From what I understand, the client sends inputs to the server, the server applies the inputs, and send the positions back to the client. That means on the client side, the input lag would be a round trip time (which could be huge), plus around a network frame delta time (which at 6 fps, would be quite significant, between 300-150ms).
OnLive kinda works like that, and relies on reducing the latency between user inputs and video streams of the game render frames as much as possible.
For a networked game context, look up client-side prediction, which allows the client to compute the movement in real time locally, and the server to correct the client if his prediction drifts too far away.
Here is an example of such a system.
http://gafferongames.com/game-physics/networked-physics/
Many games use that sort of client side prediction and correction mechanism.
Now, for a remote client (imagine another client spectating the game), it is slightly different. The host just sends position updates, and the client interpolates positions, as you seem to be doing at the moment. The client then has to run his clock behind the host. This is so the client always interpolates between known positions, instead of extrapolating and 'guessing' where the next position will be. Extrapolation can introduce more jitter is the position updates are not predictable and more chaotic (for example, a player bullet dodging left and right).
'Entity interpolation' :
https://developer.va...ayer_Networking
the
'Input prediction' part is a summary fo what is presented in Glen Fiddler's article.

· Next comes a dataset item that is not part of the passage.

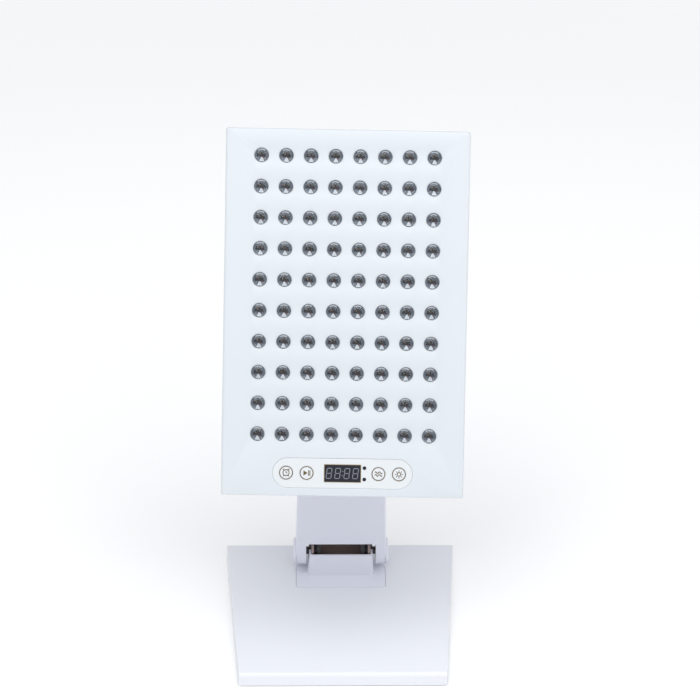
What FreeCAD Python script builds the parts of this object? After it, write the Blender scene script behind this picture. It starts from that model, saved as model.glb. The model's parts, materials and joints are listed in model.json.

Thirdly, for the host to provide accurate hit detection, he has to 'simulate' what each client see, how much they are compensating for lag in their interpolation, and wind back some physics and animations at the time of the shot. That's the
'Lag compensation' part of that article above.
Note that 6 fps is kinda low for network updates. Right there, you already introducing around 150ms latency just because of your network tick rate. Input network packets need to be a lot higher, say 20 fps.
The advantage of that method is that the client -> server bandwidth usage will be very low, as you only need to send inputs, and predicted physical states of your local player. So you can send at a higher frame rate. Secondly, the correction packets send by the server do not need to be of high frequency. The higher the frequency, the less 'rubber banding' the user will experience when their prediction goes wrong (for example near another player or some server entity they collide with).
I know it sounds complicated, maybe too much for your purpose. But since I can't see the video or have to guess what you want to do precisely...